═══ Recorded information ═══

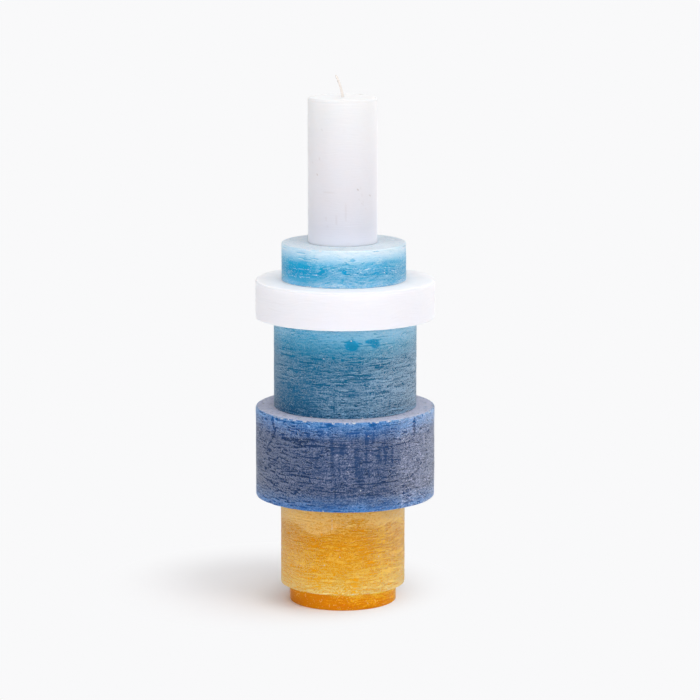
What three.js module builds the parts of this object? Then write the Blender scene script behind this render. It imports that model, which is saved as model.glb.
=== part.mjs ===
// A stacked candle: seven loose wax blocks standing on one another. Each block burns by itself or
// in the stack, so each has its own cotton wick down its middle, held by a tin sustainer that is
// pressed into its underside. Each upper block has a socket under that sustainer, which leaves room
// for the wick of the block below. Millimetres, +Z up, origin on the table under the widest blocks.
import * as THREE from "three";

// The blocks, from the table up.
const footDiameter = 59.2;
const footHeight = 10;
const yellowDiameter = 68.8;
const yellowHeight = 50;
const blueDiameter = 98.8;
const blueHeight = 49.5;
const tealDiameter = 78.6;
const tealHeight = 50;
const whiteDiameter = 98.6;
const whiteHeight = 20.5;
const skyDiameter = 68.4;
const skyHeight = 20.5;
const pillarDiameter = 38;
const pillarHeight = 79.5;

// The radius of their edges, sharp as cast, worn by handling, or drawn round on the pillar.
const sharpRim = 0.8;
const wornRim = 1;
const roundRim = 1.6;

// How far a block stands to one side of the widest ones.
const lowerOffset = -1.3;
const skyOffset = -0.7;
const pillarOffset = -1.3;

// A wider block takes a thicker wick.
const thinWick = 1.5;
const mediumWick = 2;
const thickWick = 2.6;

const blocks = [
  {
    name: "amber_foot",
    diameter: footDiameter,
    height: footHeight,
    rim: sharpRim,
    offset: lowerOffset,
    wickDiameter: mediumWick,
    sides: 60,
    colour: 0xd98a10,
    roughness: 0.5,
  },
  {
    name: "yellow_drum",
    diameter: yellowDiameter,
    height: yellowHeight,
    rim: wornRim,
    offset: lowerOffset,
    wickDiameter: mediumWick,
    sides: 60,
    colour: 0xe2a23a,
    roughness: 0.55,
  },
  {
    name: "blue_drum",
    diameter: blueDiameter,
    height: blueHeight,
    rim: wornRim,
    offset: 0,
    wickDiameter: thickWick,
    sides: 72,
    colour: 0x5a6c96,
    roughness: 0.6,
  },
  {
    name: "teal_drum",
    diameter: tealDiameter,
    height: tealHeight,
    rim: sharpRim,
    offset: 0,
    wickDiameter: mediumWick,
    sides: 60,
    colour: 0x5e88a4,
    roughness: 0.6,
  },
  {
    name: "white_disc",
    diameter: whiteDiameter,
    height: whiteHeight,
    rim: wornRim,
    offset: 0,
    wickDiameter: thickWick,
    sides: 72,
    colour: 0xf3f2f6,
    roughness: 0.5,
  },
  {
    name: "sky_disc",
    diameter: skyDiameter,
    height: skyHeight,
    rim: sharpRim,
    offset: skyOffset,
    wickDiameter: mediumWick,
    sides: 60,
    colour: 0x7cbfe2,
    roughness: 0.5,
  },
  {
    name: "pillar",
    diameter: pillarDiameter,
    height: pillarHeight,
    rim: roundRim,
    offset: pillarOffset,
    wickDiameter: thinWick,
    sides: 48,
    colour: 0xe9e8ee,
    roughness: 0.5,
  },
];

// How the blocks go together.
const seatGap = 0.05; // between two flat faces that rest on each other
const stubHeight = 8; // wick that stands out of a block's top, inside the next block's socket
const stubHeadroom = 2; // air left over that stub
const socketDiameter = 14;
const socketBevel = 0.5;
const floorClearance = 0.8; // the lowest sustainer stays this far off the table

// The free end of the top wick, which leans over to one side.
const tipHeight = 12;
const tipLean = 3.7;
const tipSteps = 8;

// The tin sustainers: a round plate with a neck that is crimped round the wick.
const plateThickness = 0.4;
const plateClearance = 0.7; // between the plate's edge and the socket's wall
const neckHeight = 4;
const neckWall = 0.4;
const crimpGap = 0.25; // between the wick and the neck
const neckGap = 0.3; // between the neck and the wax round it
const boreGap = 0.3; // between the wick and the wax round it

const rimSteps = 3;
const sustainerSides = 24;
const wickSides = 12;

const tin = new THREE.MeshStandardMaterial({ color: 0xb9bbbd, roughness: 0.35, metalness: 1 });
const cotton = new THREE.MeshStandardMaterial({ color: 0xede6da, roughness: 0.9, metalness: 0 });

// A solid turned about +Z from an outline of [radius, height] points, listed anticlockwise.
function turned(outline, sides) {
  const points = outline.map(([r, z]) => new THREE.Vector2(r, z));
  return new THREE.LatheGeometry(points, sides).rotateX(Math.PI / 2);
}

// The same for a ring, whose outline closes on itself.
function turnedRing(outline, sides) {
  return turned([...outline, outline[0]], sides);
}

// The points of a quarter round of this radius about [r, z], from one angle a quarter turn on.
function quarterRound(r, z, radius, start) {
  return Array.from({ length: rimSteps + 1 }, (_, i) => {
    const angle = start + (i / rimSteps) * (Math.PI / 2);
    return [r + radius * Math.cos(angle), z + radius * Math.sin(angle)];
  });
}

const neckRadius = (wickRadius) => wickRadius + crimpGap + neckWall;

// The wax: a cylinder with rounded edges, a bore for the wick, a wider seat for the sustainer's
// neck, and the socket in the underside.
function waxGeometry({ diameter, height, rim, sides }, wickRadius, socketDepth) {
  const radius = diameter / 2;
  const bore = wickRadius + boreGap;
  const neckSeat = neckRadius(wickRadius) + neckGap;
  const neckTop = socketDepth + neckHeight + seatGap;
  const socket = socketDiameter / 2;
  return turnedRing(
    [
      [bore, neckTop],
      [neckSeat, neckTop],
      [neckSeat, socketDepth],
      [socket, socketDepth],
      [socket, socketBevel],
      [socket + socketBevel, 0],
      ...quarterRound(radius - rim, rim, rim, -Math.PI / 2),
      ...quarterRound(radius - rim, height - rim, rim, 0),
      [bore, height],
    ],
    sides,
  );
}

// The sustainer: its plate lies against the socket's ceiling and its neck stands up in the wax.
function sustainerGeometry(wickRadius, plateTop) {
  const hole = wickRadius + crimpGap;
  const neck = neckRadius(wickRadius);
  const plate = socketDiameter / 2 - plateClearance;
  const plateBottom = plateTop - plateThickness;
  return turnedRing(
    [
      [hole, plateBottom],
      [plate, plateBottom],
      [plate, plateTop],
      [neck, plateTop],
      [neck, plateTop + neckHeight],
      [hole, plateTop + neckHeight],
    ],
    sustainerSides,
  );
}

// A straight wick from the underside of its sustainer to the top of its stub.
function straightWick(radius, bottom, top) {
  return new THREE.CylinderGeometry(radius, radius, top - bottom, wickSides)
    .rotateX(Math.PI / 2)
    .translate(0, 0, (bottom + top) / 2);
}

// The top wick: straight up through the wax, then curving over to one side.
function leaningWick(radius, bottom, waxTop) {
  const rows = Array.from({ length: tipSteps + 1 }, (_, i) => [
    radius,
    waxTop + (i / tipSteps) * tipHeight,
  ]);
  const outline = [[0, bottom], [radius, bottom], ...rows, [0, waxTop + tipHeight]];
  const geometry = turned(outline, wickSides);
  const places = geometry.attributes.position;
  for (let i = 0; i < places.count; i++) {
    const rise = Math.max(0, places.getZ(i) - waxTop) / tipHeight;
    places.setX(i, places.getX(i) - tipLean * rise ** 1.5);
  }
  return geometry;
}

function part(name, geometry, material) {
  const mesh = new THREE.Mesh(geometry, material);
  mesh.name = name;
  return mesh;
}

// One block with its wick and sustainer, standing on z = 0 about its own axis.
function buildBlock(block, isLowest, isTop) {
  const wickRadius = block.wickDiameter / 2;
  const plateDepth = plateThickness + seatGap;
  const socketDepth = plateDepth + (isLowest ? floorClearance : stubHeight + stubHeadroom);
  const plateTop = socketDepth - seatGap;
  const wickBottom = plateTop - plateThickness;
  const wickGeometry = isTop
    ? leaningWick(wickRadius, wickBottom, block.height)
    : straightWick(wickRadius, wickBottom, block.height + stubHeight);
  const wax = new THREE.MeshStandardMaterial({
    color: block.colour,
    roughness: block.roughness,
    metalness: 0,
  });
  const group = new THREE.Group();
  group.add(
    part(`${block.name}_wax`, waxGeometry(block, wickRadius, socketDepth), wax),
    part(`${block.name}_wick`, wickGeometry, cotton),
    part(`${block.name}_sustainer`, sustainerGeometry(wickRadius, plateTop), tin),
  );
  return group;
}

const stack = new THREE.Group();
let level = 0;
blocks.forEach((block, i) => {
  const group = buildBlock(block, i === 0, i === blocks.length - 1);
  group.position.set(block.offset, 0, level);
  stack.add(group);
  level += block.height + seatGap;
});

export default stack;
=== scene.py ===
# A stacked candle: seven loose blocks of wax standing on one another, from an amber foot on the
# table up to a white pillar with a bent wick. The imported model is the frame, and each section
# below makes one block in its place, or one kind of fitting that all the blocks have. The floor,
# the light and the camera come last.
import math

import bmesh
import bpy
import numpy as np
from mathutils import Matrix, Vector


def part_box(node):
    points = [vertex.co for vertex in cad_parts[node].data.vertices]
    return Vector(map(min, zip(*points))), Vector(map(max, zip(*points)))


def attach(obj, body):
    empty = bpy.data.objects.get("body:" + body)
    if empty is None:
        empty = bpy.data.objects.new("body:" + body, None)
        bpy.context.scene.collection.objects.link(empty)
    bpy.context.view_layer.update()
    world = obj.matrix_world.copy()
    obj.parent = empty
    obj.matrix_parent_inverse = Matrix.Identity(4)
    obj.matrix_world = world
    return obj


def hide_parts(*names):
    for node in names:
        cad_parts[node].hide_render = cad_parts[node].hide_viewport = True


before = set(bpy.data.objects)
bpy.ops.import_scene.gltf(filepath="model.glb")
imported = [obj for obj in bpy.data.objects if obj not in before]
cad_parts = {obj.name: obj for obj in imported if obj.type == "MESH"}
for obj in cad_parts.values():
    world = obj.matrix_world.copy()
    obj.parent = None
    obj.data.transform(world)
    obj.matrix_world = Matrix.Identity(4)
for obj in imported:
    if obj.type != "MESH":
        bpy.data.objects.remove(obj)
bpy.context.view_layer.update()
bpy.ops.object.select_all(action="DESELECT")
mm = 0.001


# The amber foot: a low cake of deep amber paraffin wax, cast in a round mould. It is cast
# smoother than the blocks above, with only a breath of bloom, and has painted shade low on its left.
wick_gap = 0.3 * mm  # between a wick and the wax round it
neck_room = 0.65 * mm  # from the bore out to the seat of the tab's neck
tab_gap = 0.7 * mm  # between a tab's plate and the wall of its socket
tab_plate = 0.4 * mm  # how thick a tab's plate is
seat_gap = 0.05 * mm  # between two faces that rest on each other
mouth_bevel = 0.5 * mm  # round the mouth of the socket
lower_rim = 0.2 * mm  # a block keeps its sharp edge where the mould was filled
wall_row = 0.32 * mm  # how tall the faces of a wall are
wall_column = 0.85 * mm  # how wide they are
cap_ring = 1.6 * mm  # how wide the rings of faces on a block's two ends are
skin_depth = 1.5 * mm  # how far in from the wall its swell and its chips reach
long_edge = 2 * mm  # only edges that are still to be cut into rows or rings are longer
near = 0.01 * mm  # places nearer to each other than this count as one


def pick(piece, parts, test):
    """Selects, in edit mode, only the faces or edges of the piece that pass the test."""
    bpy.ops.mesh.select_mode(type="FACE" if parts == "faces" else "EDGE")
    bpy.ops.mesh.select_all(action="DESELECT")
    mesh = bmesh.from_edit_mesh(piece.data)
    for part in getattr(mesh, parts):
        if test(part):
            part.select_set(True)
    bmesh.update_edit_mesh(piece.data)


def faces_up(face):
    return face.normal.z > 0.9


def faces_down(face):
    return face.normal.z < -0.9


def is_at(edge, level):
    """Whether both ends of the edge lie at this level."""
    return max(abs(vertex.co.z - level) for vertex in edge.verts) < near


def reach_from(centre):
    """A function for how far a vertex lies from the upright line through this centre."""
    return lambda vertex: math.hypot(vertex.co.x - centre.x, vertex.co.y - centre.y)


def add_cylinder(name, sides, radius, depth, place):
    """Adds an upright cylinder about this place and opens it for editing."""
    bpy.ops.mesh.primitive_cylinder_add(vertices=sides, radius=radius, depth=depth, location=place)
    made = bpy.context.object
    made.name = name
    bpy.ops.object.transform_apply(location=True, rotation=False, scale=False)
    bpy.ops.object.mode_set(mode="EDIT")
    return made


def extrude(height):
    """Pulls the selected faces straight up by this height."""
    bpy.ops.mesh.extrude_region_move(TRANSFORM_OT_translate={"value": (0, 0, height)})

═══

◆ Given problem: Go back over the listing above and copy exactly the lines that begin at the line with "const stack = new THREE.Group();" and stop after the line with "cad_parts[node].hide_render = cad_parts[node].hide_viewport"; leave out every other line.

◆ Written solution:
const stack = new THREE.Group();
let level = 0;
blocks.forEach((block, i) => {
  const group = buildBlock(block, i === 0, i === blocks.length - 1);
  group.position.set(block.offset, 0, level);
  stack.add(group);
  level += block.height + seatGap;
});

export default stack;
=== scene.py ===
# A stacked candle: seven loose blocks of wax standing on one another, from an amber foot on the
# table up to a white pillar with a bent wick. The imported model is the frame, and each section
# below makes one block in its place, or one kind of fitting that all the blocks have. The floor,
# the light and the camera come last.
import math

import bmesh
import bpy
import numpy as np
from mathutils import Matrix, Vector


def part_box(node):
    points = [vertex.co for vertex in cad_parts[node].data.vertices]
    return Vector(map(min, zip(*points))), Vector(map(max, zip(*points)))


def attach(obj, body):
    empty = bpy.data.objects.get("body:" + body)
    if empty is None:
        empty = bpy.data.objects.new("body:" + body, None)
        bpy.context.scene.collection.objects.link(empty)
    bpy.context.view_layer.update()
    world = obj.matrix_world.copy()
    obj.parent = empty
    obj.matrix_parent_inverse = Matrix.Identity(4)
    obj.matrix_world = world
    return obj


def hide_parts(*names):
    for node in names:
        cad_parts[node].hide_render = cad_parts[node].hide_viewport = True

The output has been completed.